According to Mr. Rumsfeld, while cost savings are important, the base closings are primarily designed to move the U.S. military into the 21st century.

"Today the Department of Defense again is in need of change and adjustment. Current arrangements pretty much designed for the Cold War must give way to the new demands of war against extremists and other evolving 21st century challenges," said Mr. Rumsfeld.

The base closings were done in conjunction with a global posture review. Last year the Pentagon announced that up to 70,000 troops in Europe and Asia are to be re-deployed.

Because of this redeployment, Friday's announcement had fewer closings than initially anticipated, in part because of the return of tens of thousands of troops from overseas, but also due to decisions to reduce leased office space by moving activities to owned facilities.

Mr. Rumsfeld said the proposed closures and realignments also take into consideration how the various military services can better work together.

"The military recognizes that operating jointly reduces overhead costs, improves efficiencies; and facilitates cooperative training, research and operations," he said.

As part of an effort to eliminate redundancies and enhance cross-service cooperation, Mike Wynne, Undersecretary of Defense for Acquisition, Technology and Logistics, said the Pentagon is proposing a joint integrated transportation school and pilot training school.

"One of the major commitments that the services have all made is for a joint strike fighter initial pilot training base and they're going to have that all at one location, which is a remarkable change from history where we may have had the same model airplane but they're all taught at different places," he added.

The BRAC also targets a number of reserve and guard units and recruiting centers. Forty percent of American troops currently serving in Iraq are from these part-time units. General Steven Blum, Chief of the National Guard Bureau, said the restructuring should help with guard and reserve recruiting.

"The demographics that once supported those installations have migrated and moved to new and different places. By closing and divesting ourselves of inefficient facilities and moving to places where we have better demographics and constructing joint facilities I think we give better opportunity to members of the Reserve component and make it more convenient and give them more choices as to how they want to serve the Department of Defense," said Mr. Blum.

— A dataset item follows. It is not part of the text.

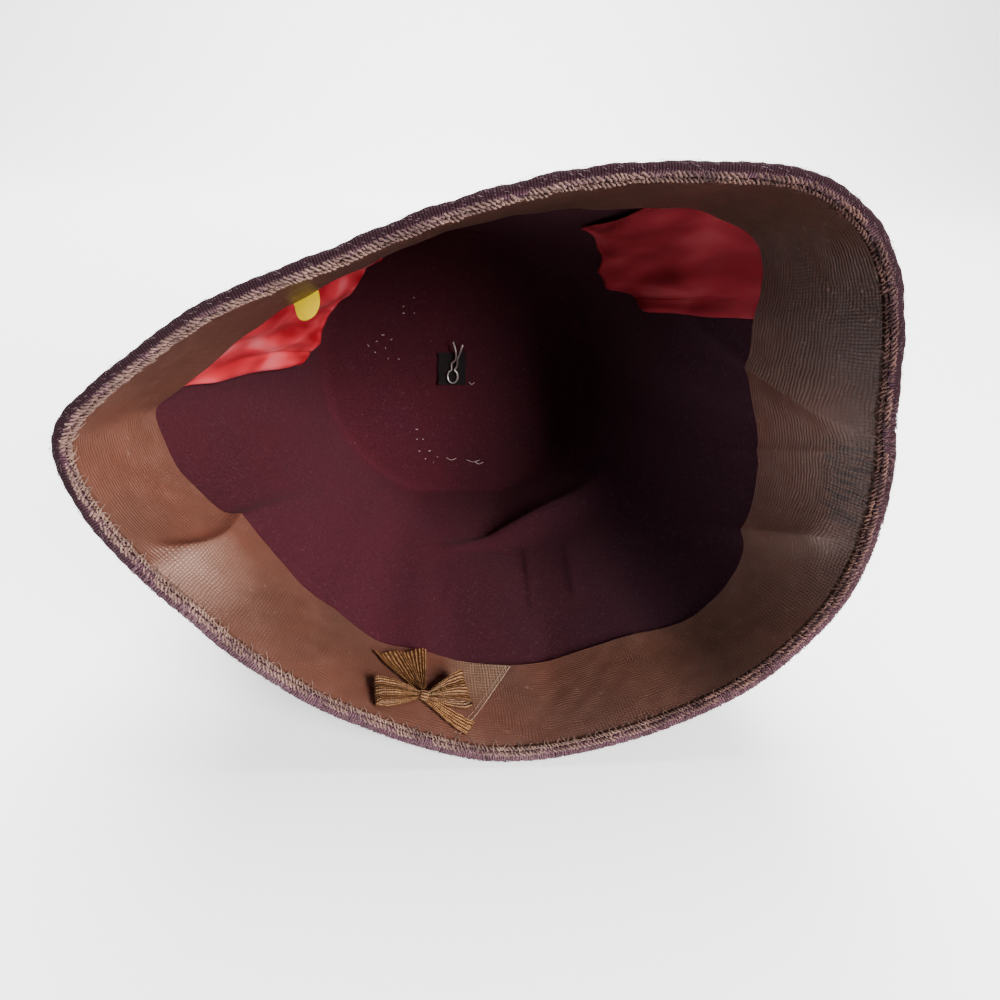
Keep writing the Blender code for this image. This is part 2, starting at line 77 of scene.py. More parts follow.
# Creases pressed into the hat from outside. Each runs between two places on the wall; it stands in
# by height, falls away over before and after along the rim, and is gone at both ends of its depths.
CREASES = (
    # share_a, depth_a, share_b, depth_b, bow, height, before, after, fade
    (0.8000, 3.0, 0.8172, 35.0, 0.0090, 3.6, 2.8, 13.0, 60.0),
    (0.2310, 2.0, 0.2000, 38.0, 0.0, 3.4, 4.0, 10.0, 60.0),
    (0.2850, 4.0, 0.3080, 37.0, 0.0, 2.5, 4.0, 9.0, 45.0),
    (0.2770, 3.0, 0.2560, 37.0, 0.0, 1.0, 9.0, 4.0, 45.0),
    (0.0420, 52.0, 0.0560, 92.0, 0.0, 1.1, 2.6, 7.0, 14.0),
    (0.0790, 60.0, 0.0900, 84.0, 0.0, 0.8, 2.4, 6.0, 14.0),
    (0.9780, 58.0, 0.9900, 88.0, 0.0, 0.6, 3.0, 6.0, 14.0),
    (0.9050, 4.0, 0.8990, 34.0, 0.0, 0.5, 3.0, 9.0, 40.0),
    (0.1450, 4.0, 0.1520, 34.0, 0.0, 0.6, 5.0, 9.0, 40.0),
)

# The fold across the wall, from under the crown's edge up to the right: share and depth of its ends.
FOLD_START, FOLD_END = (0.9900, 102.0), (0.1650, 119.0)
FOLD_HEIGHT, FOLD_BEFORE, FOLD_AFTER = 9.0, 5.4, 7.0
FOLD_GIRTH = 0.75  # the wall's girth at the fold, as a part of the rim's length


def stack(*values):
    return np.stack(np.broadcast_arrays(*values), axis=-1)


def periodic(column, clock):
    """A column of MOUTH at these clock angles, smooth between its rows."""
    angles = np.array([row[0] for row in MOUTH], float)
    values = np.array([row[column] for row in MOUTH], float)
    angles = np.concatenate([angles[-2:] - 360, angles, angles[:3] + 360])
    values = np.concatenate([values[-2:], values, values[:3]])
    slopes = np.gradient(values, angles)
    clock = np.mod(clock, 360)
    k = np.searchsorted(angles, clock, side="right") - 1
    step = angles[k + 1] - angles[k]
    t = (clock - angles[k]) / step
    rise = values[k] * (1 + 2 * t) * (1 - t) ** 2 + values[k + 1] * t * t * (3 - 2 * t)
    return rise + step * (slopes[k] * t * (1 - t) ** 2 - slopes[k + 1] * t * t * (1 - t))


def measure_rim():
    clock = np.arange(270.0, 631.0, 1.0)
    radius = periodic(1, clock)
    points = np.column_stack([radius * np.cos(np.radians(clock)), radius * np.sin(np.radians(clock))])
    length = np.concatenate([[0], np.cumsum(np.hypot(*np.diff(points, axis=0).T))])
    return clock, length / length[-1], length[-1]


RIM_CLOCK, RIM_SHARE, RIM_LENGTH = measure_rim()


def clock_at(share):
    return np.interp(share - np.floor(share), RIM_SHARE, RIM_CLOCK)


def rim_point(share):
    clock = clock_at(share)
    radius = periodic(1, clock)
    angle = np.radians(clock)
    return stack(radius * np.cos(angle), radius * np.sin(angle), 0.0)


def crown_point(share):
    angle = 2 * np.pi * share - np.pi / 2
    x = CROWN_MIDDLE[0] + CROWN_RADIUS * np.cos(angle)
    u = CROWN_MIDDLE[1] + CROWN_RADIUS * np.sin(angle)
    return stack(x, u, HEIGHT)


def inward_at(share):
    ahead = rim_point(share + 0.004) - rim_point(share - 0.004)
    ahead /= np.linalg.norm(ahead, axis=-1, keepdims=True)
    return stack(-ahead[..., 1], ahead[..., 0], 0.0)


def slant_at(share):
    return np.linalg.norm(crown_point(share) - rim_point(share), axis=-1)


def smooth(t):
    t = np.clip(t, 0, 1)
    return t * t * (3 - 2 * t)


def hump(gap, width):
    return np.exp(-((gap / width) ** 2))


def crease_push(share, depth):
    """How far the creases push the wall in."""
    push = 0 * share
    for share_a, depth_a, share_b, depth_b, bow, height, before, after, fade in CREASES:
        part = (depth - depth_a) / (depth_b - depth_a)
        bowed = np.clip(part, 0, 1)
        middle = share_a + (share_b - share_a) * part + bow * 4 * bowed * (1 - bowed)
        gap = ((share - middle + 0.5) % 1 - 0.5) * RIM_LENGTH
        shape = np.where(gap < 0, np.exp(-((-gap / before) ** 1.5)), np.exp(-gap / after))
        ends = smooth((depth - depth_a + 2) / 12) * smooth((depth_b + fade - depth) / fade)
        push = push + height * shape * ends
    return push


def fold_push(share, depth):
    """How far the fold across the wall pushes it in."""
    girth = RIM_LENGTH * FOLD_GIRTH
    run = np.array([(FOLD_END[0] - FOLD_START[0]) % 1 * girth, FOLD_END[1] - FOLD_START[1]])
    away = (share - FOLD_START[0] + 0.5) % 1 - 0.5
    place = stack(away * girth, depth - FOLD_START[1])
    along = np.clip(place @ run / (run @ run), 0, 1)
    gap = np.linalg.norm(place - along[..., None] * run, axis=-1)
    side = np.sign(place[..., 0] * run[1] - place[..., 1] * run[0])
    width = np.where(side > 0, FOLD_BEFORE, FOLD_AFTER)
    return FOLD_HEIGHT * np.exp(-((gap / width) ** 1.6)) * np.sin(np.pi * (0.12 + 0.76 * along))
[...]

Base closings are a very sensitive political subject for elected lawmakers because they affect jobs and communities in the politicians' home districts and state. As such, reaction to the announcement from U.S. lawmakers was swift and sharp.

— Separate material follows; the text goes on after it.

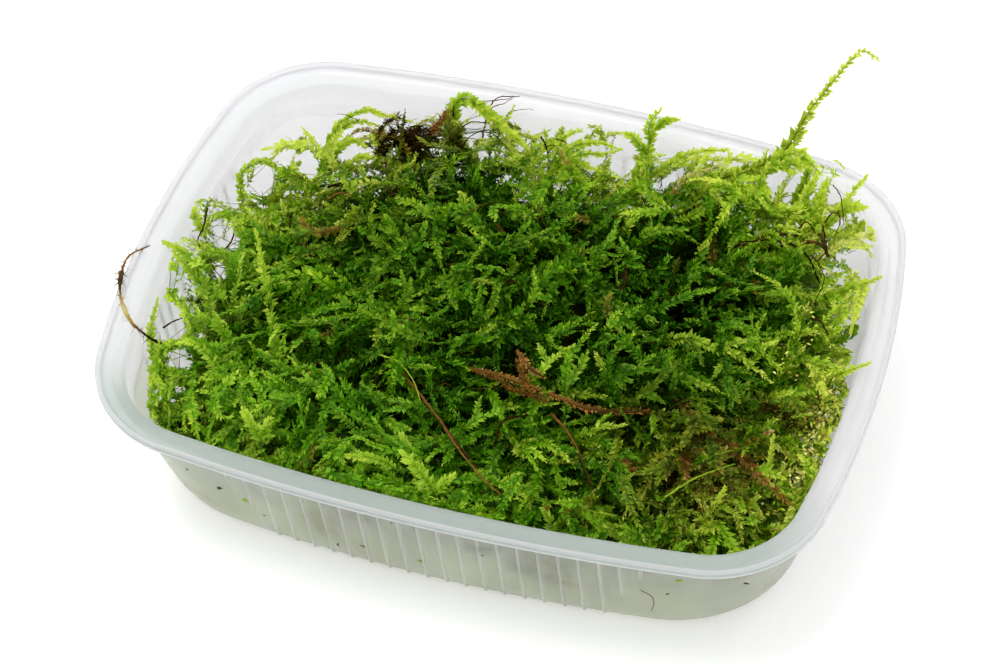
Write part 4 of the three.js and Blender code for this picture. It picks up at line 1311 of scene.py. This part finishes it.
# Loose leaves lie and spread flatter than all round, differ in length and tilt a little; width and lift
SCRAP_SPREAD = (1, 1, 0.4)
SCRAP_LIE = (1, 1, 0.5)
SCRAP_LENGTHS = (0.6, 1.2)
SCRAP_TILT = 0.4
SCRAP_HALF_WIDTH = 1 / 4
SCRAP_LIFT = 1 / 8
TUFT_STEP = 0.1


def scraps(route, count, length, spread, tone, rng):
    """Loose leaves that lie at all angles along a route."""
    path = smooth_route(route, TUFT_STEP)
    place = path[rng.integers(0, len(path), count)]
    centre = place + rng.normal(0, spread, (count, 3)) * SCRAP_SPREAD
    lie = unit(rng.normal(0, 1, (count, 3)) * SCRAP_LIE)
    half = lie * length / 2 * rng.uniform(*SCRAP_LENGTHS, (count, 1))
    upward = rng.normal(0, SCRAP_TILT, (count, 3)) + (0, 0, 1)
    across = unit(np.cross(half, upward)) * length * SCRAP_HALF_WIDTH
    lift = np.array([0, 0, length * SCRAP_LIFT])
    raised = centre + lift
    points = np.stack([centre - half, raised + across, raised - across, centre + half], axis=1)
    corners = points.shape[1]
    faces = np.array(PLAIN_LEAF["faces"])[None] + corners * np.arange(count)[:, None, None]
    tones = tone + rng.normal(0, TONE_SPREAD, count)
    looks = np.column_stack([tones, rng.uniform(*DYING_AGES, count), np.zeros(count)])
    return points.reshape(-1, 3), faces.reshape(-1, 3), np.repeat(looks, corners, axis=0)


# Root tufts: points along a hair, its curl, lengths, radii, thickness at the tip, and spread of tone
FUZZ_STATIONS = 5
FUZZ_CURL = 1.2
FUZZ_LENGTHS = (0.6, 1.5)
FUZZ_RADII = (0.06, 0.16)
FUZZ_TIP = 0.4
FUZZ_TONE_SPREAD = 0.06


def fuzz(route, count, length, spread, tone, rng):
    """Curled root hairs on all sides of a route."""
    path = smooth_route(route, TUFT_STEP)
    at = rng.integers(0, len(path), count)
    direction = unit(rng.normal(0, 1, (count, 3)))
    root = path[at] + rng.normal(0, spread, (count, 3))
    curl = rng.normal(0, FUZZ_CURL, (count, 3))
    step = length / FUZZ_STATIONS * rng.uniform(*FUZZ_LENGTHS, count)
    hairs = grow(root, direction, curl, FUZZ_STATIONS, step, rng)
    radii = rng.uniform(*FUZZ_RADII, (count, 1)) * np.linspace(1, FUZZ_TIP, FUZZ_STATIONS)
    tones = tone + rng.normal(0, FUZZ_TONE_SPREAD, (count, 1)) + np.zeros(FUZZ_STATIONS)
    return tubes(hairs, radii, np.repeat(unit(SHOOT_FACE), count, axis=0), tones, np.ones(count))


# Twigs: spacing of points, waver, thickness at the tip, unevenness and spread of tone
TWIG_STEP = 0.3
TWIG_WAVER = 0.03
TWIG_TIP = 0.55
TWIG_UNEVEN = 0.15
TWIG_TONE_SPREAD = 0.05


def make_twigs():
    rng = np.random.default_rng(SEEDS["twigs"])
    material = leaf_material("twig_bark", through=0.0)
    face = unit(SHOOT_FACE)
    parts = []
    for route, radius, tone in TWIGS:
        path = smooth_route(route, TWIG_STEP)[None]
        path = path + rng.normal(0, TWIG_WAVER, path.shape)
        size = path.shape[:2]
        radii = radius * np.linspace(1, TWIG_TIP, size[1])[None] * rng.normal(1, TWIG_UNEVEN, size)
        tones = tone + rng.normal(0, TWIG_TONE_SPREAD, size)
        age = np.array([LIVING_TWIG_AGE if tone > LIVING_TWIG_TONE else 1])
        parts.append(tubes(path, radii, face, tones, age, sides=5))
    for tuft in ROOT_TUFTS:
        parts.append(fuzz(*tuft, rng))
    for bits in DYING_LEAVES:
        parts.append(scraps(*bits, rng))
    points, faces, marks = join(parts)
    twigs = add_mesh("dark_twigs", points, faces, material, marks)
    place_piece(twigs, "moss_cushion")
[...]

Republican Senator Olympia Snowe, whose home state of Maine stands to lose some seven thousand civilian and military jobs under the restructuring, called the Pentagon's decision "stunning and devastating."

"It is a seriously unwarranted blow and it flies in the face of reason, logic, facts, strategic value, and it certainly is a blunder of epic proportions and it's nothing short of a travesty," said Ms. Snowe.

Democratic Senator Pete Domenici, whose home state of New Mexico is threatened by the loss of Cannon Air Force Base, vowed to fight the recommendation.

"It's a disappointing day but the fight isn't over,” he explained. “The next effort will be to find out what they based this decision on and to gather our facts. We think they made some basic mistakes and what we have to do is convince the BRAC commission, at least five of them, that they made some mistakes in their analysis and that this base should not be closed."

If lawmakers can sway five of the 10 members on the Defense Base Closure and Realignment Commission to override the Pentagon recommendations they can save their base or military installation.

The Commission has received a copy of the report and will begin to take testimony from interested parties next week. Their investigation will continue through the summer and they are expected to send their recommendations to President Bush in September.

The President will then review it and send it on to Congress. At that point the only way to overturn the base closings would be for both houses of Congress to vote against it. If they cannot muster the votes, the BRAC becomes law and closures and restructuring would occur over six years starting in 2006.